Published online by Cambridge University Press: 10 January 2011
But more interesting … is the trend of joint stock institutions, when they have reached a certain age and size, to approximate to the status of public corporations rather than that of individualistic private enterprise. One of the most interesting and unnoticed developments of recent decades has been the tendency of big enterprise to socialize itself. A point arrives in the growth of a big institution … at which the owners of the capital, i.e., the shareholders, are almost entirely dissociated from the management, with the result that the direct personal interest of the latter in the making of great profit becomes quite secondary. When this stage is reached, the general stability and reputation of the institution are the more considered by the management than the maximum of profit by the shareholders. The shareholders must be satisfied by conventionally adequate dividends; but once this is secured, the direct interest of the management often consists in avoiding criticism from the public and from the customers of the concern.
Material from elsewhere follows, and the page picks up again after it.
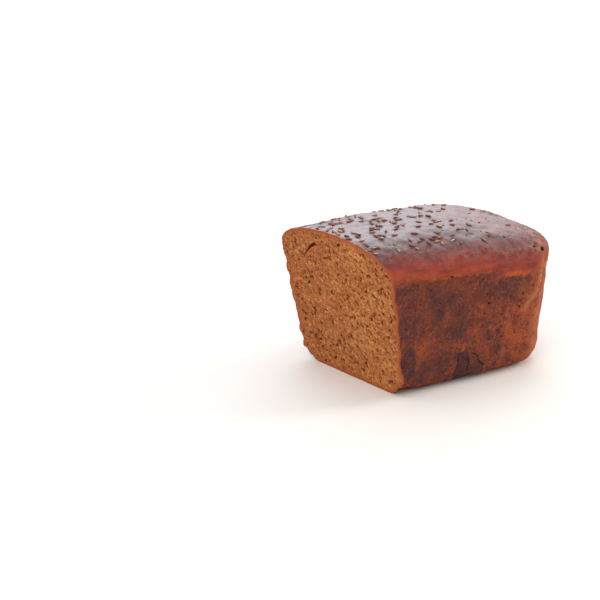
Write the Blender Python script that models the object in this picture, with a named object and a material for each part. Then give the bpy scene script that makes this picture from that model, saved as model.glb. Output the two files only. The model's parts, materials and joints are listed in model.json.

J. M. Keynes (1972a: 289)The role of planning in the modern industrial society remains only slightly appreciated.
J. K. Galbraith (1967a: 41)A large part of Galbraith's professional career was devoted to examining modern industrial society and the large firms that dominate it. The modern corporation occupies a pivotal role in Galbraith's theorizing in general, and The New Industrial State in particular. It is thus perhaps surprising that Galbraith's contribution to the theory of the firm has almost disappeared from view.